Самые голубые глаза (Моррисон) - страница 73

Однажды зимой Паулина обнаружила, что беременна. Когда она сообщила об этом Чолли, то, к ее удивлению, он обрадовался. Стал меньше пить, чаще бывал дома, и они легко вернулись почти к тем идеальным отношениям, какие существовали у них в первые недели брака. Теперь Чолли то и дело спрашивал, не устала ли Паулина и не нужно ли ему сходить в магазин и что-нибудь ей принести.

Разумеется, теперь и речи не могло быть о том, чтобы Паулина продолжала работать поденно, и она, вся во власти какого-то невероятного покоя, вернулась к привычным домашним обязанностям. Но спрятаться от одиночества в двух крохотных комнатках ей по-прежнему было некуда. Когда луч зимнего солнца высвечивал облезлые кухонные табуретки, выкрашенные зеленой краской, когда в кастрюле в очередной раз кипели копченые свиные ножки, когда единственным доносившимся до нее звуком был грохот грузовика, с которого внизу сгружали привезенную мебель, Паулина вновь вспоминала, как все было там, у них дома, где она тоже большую часть дня проводила в одиночестве, только это было какое-то совсем другое одиночество. Наконец ей осточертело пялиться на облезлые кухонные табуретки и слушать грохот сгружаемой мебели, и она стала ходить в кино. Там, в темноте, ее память освежалась, и она снова плыла на волнах былых мечтаний. К ее старому представлению о романтической любви теперь прибавилось еще и представление о «настоящей» физической красоте. Возможно, эти два понятия вообще самые деструктивные в истории человеческой мысли, поскольку оба порождены завистью, оба расцветают при отсутствии защищенности, оба приводят к разбитым иллюзиям. Приравнивая физическую красоту к добродетели, Паулина обнажала свою душу, одновременно связывая ее, и вырабатывала в себе презрение к собственной внешности. Она забывала о таких простых вещах, как физическое влечение, нежность, забота о ближнем. Она воспринимала любовь как обладание, как одержимое совокупление, а романтические отношения считала наивысшей духовной целью. Эти отношения могли бы стать для нее вечным источником, бьющим из-под земли, однако черпала бы она в нем самые разрушительные эмоции: обманывала бы своего возлюбленного, изыскивая любую возможность подвергнуть его некоему «тюремному заточению», и таким образом как бы обстригала свою любовь с обоих концов.

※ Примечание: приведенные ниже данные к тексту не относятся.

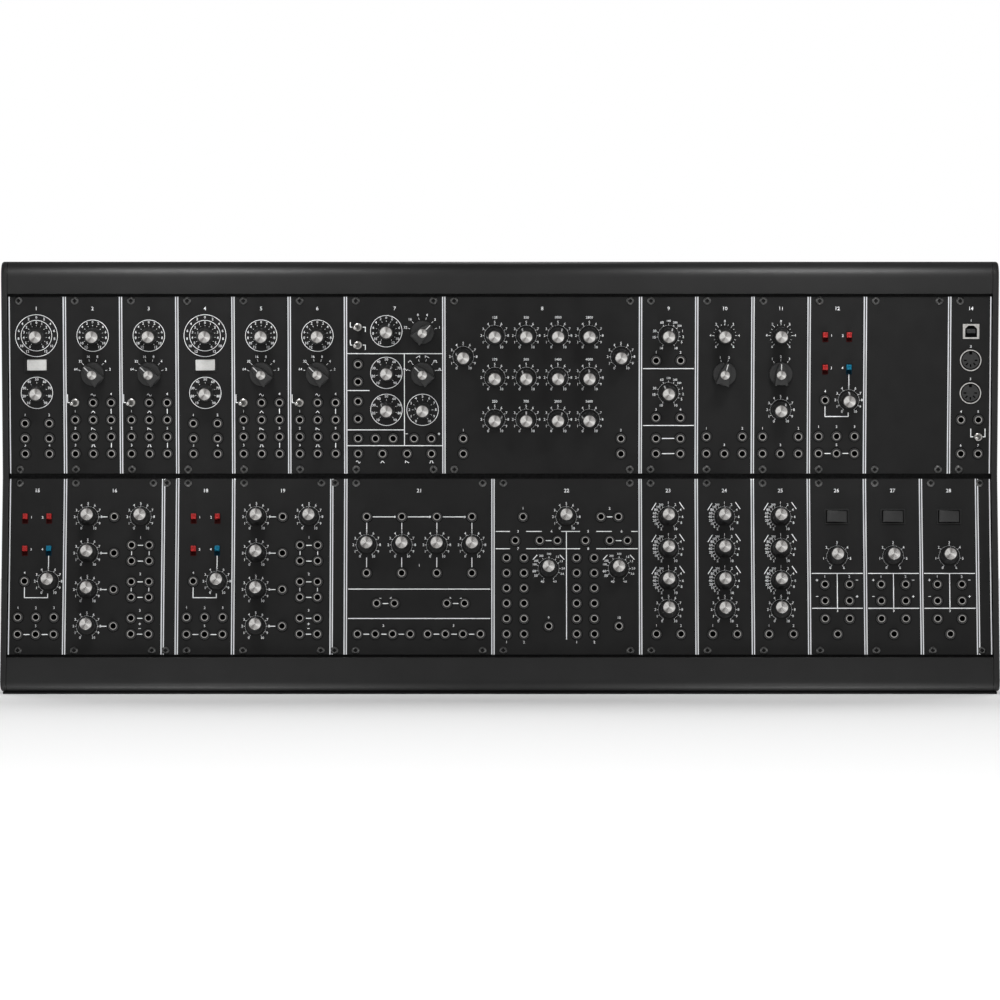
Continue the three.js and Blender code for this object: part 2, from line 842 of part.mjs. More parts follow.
const lowerModules = [
  {
    name: 'oscillator_controller_1', units: 8, shares: controllerShares,
    moving: [['controller_slide', 'redSlides', 0]],
  },
  {
    name: 'mixer_1', units: 14, shares: mixerShares,
    moving: [['mixer_master_knob', 'knobs', 0, 0]],
  },
  { name: 'narrow_blank_panel_1', units: 2, shares: {} },
  { name: 'oscillator_controller_2', units: 8, shares: controllerShares },
  { name: 'mixer_2', units: 14, shares: mixerShares },
  { name: 'narrow_blank_panel_2', units: 2, shares: {} },
  {
    name: 'attenuator_panel', units: 21, shares: attenuatorShares,
    moving: [['attenuator_knob', 'knobs', 0, 0]],
  },
  {
    name: 'trigger_interface', units: 21, shares: triggerShares,
    moving: [['trigger_sensitivity_knob', 'knobs', 0, 0]],
  },
  {
    name: 'envelope_1', units: 8, shares: envelopeShares,
    moving: [['envelope_attack_knob', 'knobs', 0, 0]],
  },
  { name: 'envelope_2', units: 8, shares: envelopeShares },
  { name: 'envelope_3', units: 8, shares: envelopeShares },
  {
    name: 'amplifier_1', units: 8, shares: amplifierShares,
    moving: [['amplifier_response_rocker', 'blackRockers', 0], ['amplifier_gain_knob', 'knobs', 0, 0]],
  },
  { name: 'amplifier_2', units: 8, shares: amplifierShares },
  { name: 'amplifier_3', units: 8, shares: amplifierShares },
  { name: 'narrow_blank_panel_3', units: 2, shares: {} },
];

// Every place of one kind on a module, single ones first and then its grid
function places(shares, kind) {
  const singles = shares[kind] || [];
  const grid = [];
  const columns = shares[kind.replace(/s$/, 'Columns')] || [];
  const lines = shares[kind.replace(/s$/, 'Rows')] || [];
  for (const line of lines) {
    for (const column of columns) {
      grid.push([column, line]);
    }
  }
  return [...singles, ...grid];
}

// What each kind of control adds to its module: fused where it stays with the panel, and otherwise
// the seat that carries the separate piece. The separate pieces stand in looseKinds.
const whiteSeat = rockerPocket(whiteRockerLength, whiteRockerWidth);
const blackSeat = rockerPocket(blackRockerLength, blackRockerWidth);
const pressed = THREE.MathUtils.radToDeg(rockerSwing);
const thrown = THREE.MathUtils.radToDeg(leverSwing);
const fixedKinds = {
  jacks: () => ({ recess: jackRecess(), add: jackInsert() }),
  knobs: () => ({ add: fixedKnob() }),
  selectors: () => ({ add: selector(-panelThickness / 2) }),
  toggles: () => ({ add: bushing().add(lever().rotate([0, 0, -thrown])) }),
  redSlides: () => ({ add: slideCapSolid() }),
  blueSlides: () => ({ add: slideCapSolid() }),
  whiteRockers: () => ({ add: rocker(whiteRockerLength, whiteRockerWidth).rotate([0, 0, pressed]) }),
  blackRockers: () => ({ add: rocker(blackRockerLength, blackRockerWidth).rotate([0, 0, pressed]) }),
  usbSockets: () => usbSocket(),
  dinSockets: () => dinSocket(),
};
const seatKinds = {
  knobs: () => ({ add: shaft() }),
  selectors: () => ({ add: shaft() }),
  toggles: () => ({ add: bushing(), cut: bushingCut() }),
  redSlides: () => ({ cut: slideSlot() }),
  blueSlides: () => ({ cut: slideSlot() }),
  whiteRockers: () => whiteSeat,
  blackRockers: () => blackSeat,
};
const looseKinds = {
  knobs: () => looseKnob(),
  selectors: () => selector(knobLift).subtract(shaftBore()),
  toggles: () => lever(),
  redSlides: () => slideCapSolid(),
  blueSlides: () => slideCapSolid(),
  whiteRockers: () => rocker(whiteRockerLength, whiteRockerWidth),
  blackRockers: () => rocker(blackRockerLength, blackRockerWidth),
};

// Finishes
const finishes = {
  case: new THREE.MeshStandardMaterial({ color: 0x2b2b2d, roughness: 0.55, metalness: 0.1 }),
  panel: new THREE.MeshStandardMaterial({ color: 0x222223, roughness: 0.6, metalness: 0.1 }),
  rail: new THREE.MeshStandardMaterial({ color: 0x3a3a3c, roughness: 0.5, metalness: 0.7 }),
  board: new THREE.MeshStandardMaterial({ color: 0x1f4a2c, roughness: 0.5, metalness: 0 }),
  knobs: new THREE.MeshStandardMaterial({ color: 0x1b1b1c, roughness: 0.4, metalness: 0 }),
  selectors: new THREE.MeshStandardMaterial({ color: 0x1b1b1c, roughness: 0.4, metalness: 0 }),
  toggles: new THREE.MeshStandardMaterial({ color: 0xc9c6c0, roughness: 0.25, metalness: 1 }),
  redSlides: new THREE.MeshStandardMaterial({ color: 0xc82828, roughness: 0.4, metalness: 0 }),
  blueSlides: new THREE.MeshStandardMaterial({ color: 0x0a96be, roughness: 0.4, metalness: 0 }),
  whiteRockers: new THREE.MeshStandardMaterial({ color: 0xdcdcd8, roughness: 0.35, metalness: 0 }),
  blackRockers: new THREE.MeshStandardMaterial({ color: 0x18181a, roughness: 0.35, metalness: 0 }),
};

function piece(name, solid, finish) {
  const mesh = new THREE.Mesh(toGeometry(solid), finishes[finish].clone());
  mesh.name = name;
  return mesh;
}

// Circuit board behind a panel, carried by the control bodies between them
function moduleBoard(width) {
  const front = panelThickness + boardStandoff;
  const low = boardEndInset;
  const high = panelHeight - boardEndInset;
  const board = block(
    [boardSideInset, front, low],
    [width - boardSideInset, front + boardThickness, high],
  );
  const stud = block(
    [width / 2 - boardStud / 2, panelThickness / 2, low],
    [width / 2 + boardStud / 2, front, low + boardStudHeight],
  );
  return board.add(stud);
}

function moduleSolid(module, width) {
  let solid = block(
    [panelSideGap / 2, 0, 0],
    [width - panelSideGap / 2, panelThickness, panelHeight],
  );
  if (Object.keys(module.shares).length > 0) {
    solid = solid.add(moduleBoard(width));
  }
  const recesses = [];
  const added = [];
  const cuts = [];
  const loose = new Set((module.moving || []).map(([, kind, index]) => `${kind} ${index}`));
  for (const kind of Object.keys(fixedKinds)) {
    places(module.shares, kind).forEach(([x, fromTop], index) => {
      const makers = loose.has(`${kind} ${index}`) ? seatKinds : fixedKinds;
      const { recess, add, cut } = makers[kind]();
      const at = [x * width, 0, (1 - fromTop) * panelHeight];
      if (recess) {
        recesses.push(recess.translate(at));
      }
      if (add) {
        added.push(add.translate(at));
      }
      if (cut) {
        cuts.push(cut.translate(at));
      }
    });
  }
  if (recesses.length > 0) {
    solid = solid.subtract(joined(recesses));
  }
  if (added.length > 0) {
    solid = solid.add(joined(added));
  }
  if (cuts.length > 0) {
    solid = solid.subtract(joined(cuts));
  }
  return solid;
}

// A row of modules and their moving controls, in the row's own frame at the foot of its panels
function moduleRow(modules) {
  const row = new THREE.Group();
  let left = -rowLength / 2;
  for (const module of modules) {
    const width = module.units * panelPitch;
    const mesh = piece(module.name, moduleSolid(module, width), 'panel');
    mesh.position.set(left, 0, 0);
    row.add(mesh);
    for (const [name, kind, index, angle] of module.moving || []) {
      const [x, fromTop] = places(module.shares, kind)[index];
      const control = piece(name, looseKinds[kind](), kind);
      control.position.set(left + x * width, 0, (1 - fromTop) * panelHeight);
      if (kind === 'knobs' || kind === 'selectors') {
        control.rotation.y = THREE.MathUtils.degToRad(angle);
      }
      if (kind === 'toggles') {
        control.rotation.z = -leverSwing;
      }
      if (kind.endsWith('Rockers')) {
        control.rotation.z = rockerSwing;
      }
      row.add(control);
    }
    left += width;
  }
  return row;
}

const group = new THREE.Group();
group.add(piece('case_shell', caseShell(), 'case'));

const rightCheek = piece('right_cheek', cheek(), 'case');
rightCheek.position.x = shellLength / 2 + seatGap;
group.add(rightCheek);

const leftCheek = piece('left_cheek', cheek().mirror([1, 0, 0]), 'case');
leftCheek.position.x = -shellLength / 2 - seatGap;
group.add(leftCheek);

group.add(piece('upper_rail', endRail(rows.upper), 'rail'));
group.add(piece('centre_rail', centreRail(), 'rail'));
group.add(piece('lower_rail', endRail(rows.lower), 'rail'));
group.add(piece('power_board', powerBoard(), 'board'));
group.add(piece('power_entry', powerEntry(), 'case'));

const powerSwitch = piece('power_switch', rocker(powerRockerLength, powerRockerWidth), 'blackRockers');
powerSwitch.position.set(switchX, rearDepth + bezelProud, entryRise);
powerSwitch.rotation.z = Math.PI + rockerSwing;
group.add(powerSwitch);

const upperFoot = rowPoint(rows.upper, rowGap / 2, 0);
const upperRow = moduleRow(upperModules);
upperRow.position.set(0, upperFoot.x, upperFoot.y);
upperRow.rotation.x = upperTilt;
group.add(upperRow);

const lowerFoot = rowPoint(rows.lower, panelEnd, 0);
const lowerRow = moduleRow(lowerModules);
lowerRow.position.set(0, lowerFoot.x, lowerFoot.y);
lowerRow.rotation.x = -lowerTilt;
group.add(lowerRow);

// Centred on its footprint
group.updateMatrixWorld(true);
const reach = new THREE.Box3().setFromObject(group, true);
const centre = reach.getCenter(new THREE.Vector3());
group.position.set(-centre.x, -centre.y, -reach.min.z);
group.updateMatrixWorld(true);

export default group;
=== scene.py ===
import json
import math

import bmesh
import bpy
from mathutils import Matrix, Vector

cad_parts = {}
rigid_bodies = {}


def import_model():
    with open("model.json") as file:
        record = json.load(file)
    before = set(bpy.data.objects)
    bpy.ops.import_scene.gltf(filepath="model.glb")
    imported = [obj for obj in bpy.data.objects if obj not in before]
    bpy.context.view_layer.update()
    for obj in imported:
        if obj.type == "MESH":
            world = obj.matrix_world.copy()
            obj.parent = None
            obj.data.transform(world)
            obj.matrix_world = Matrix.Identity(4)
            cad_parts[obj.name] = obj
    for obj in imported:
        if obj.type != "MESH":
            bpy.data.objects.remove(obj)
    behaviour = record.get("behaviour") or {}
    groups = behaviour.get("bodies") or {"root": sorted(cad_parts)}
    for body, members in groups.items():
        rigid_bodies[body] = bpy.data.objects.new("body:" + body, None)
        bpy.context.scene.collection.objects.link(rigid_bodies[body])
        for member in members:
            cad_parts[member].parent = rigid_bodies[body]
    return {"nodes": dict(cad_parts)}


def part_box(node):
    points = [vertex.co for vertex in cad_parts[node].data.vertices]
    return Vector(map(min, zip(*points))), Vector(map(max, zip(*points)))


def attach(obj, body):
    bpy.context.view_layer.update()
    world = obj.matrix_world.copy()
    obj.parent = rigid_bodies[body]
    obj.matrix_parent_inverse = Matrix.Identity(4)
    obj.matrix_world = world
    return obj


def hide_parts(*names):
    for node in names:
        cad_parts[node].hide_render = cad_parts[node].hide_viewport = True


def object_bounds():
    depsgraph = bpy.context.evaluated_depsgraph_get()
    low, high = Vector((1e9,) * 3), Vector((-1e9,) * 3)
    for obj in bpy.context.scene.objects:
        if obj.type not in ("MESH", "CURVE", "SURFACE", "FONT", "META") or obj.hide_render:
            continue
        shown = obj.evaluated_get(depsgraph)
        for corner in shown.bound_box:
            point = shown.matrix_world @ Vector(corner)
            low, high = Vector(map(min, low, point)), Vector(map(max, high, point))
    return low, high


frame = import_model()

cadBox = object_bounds()
print("frame loaded:", len(frame["nodes"]), "nodes")

# Everything is drawn in millimetres, flat on its panel: x to the right, y up, z out of the panel.
# The row matrices stand each drawing up in the case, in metres.
toMetres = Matrix.Scale(0.001, 4)
standUp = Matrix.Rotation(math.radians(90), 4, "X")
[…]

После полученного в кино «образования» Паулина навсегда утратила способность просто смотреть на чье-то лицо, не причисляя его к той или иной категории по выстроенной ею самой шкале «абсолютной красоты», подаренной кинематографом. Там, на серебристом экране, возникали и темные леса, и пустынные дороги, и безмолвный берег реки, и нежные, всепонимающие глаза любимого. Там ущербные становились полноценными, слепые прозревали, хромые и убогие отшвыривали костыли. Там смерть была мертва, а люди жили, и буквально каждый их жест совершался под аккомпанемент неземной музыки. Там черно-белые изображения чудесным образом соединялись, благодаря падавшему сверху и сзади лучу света.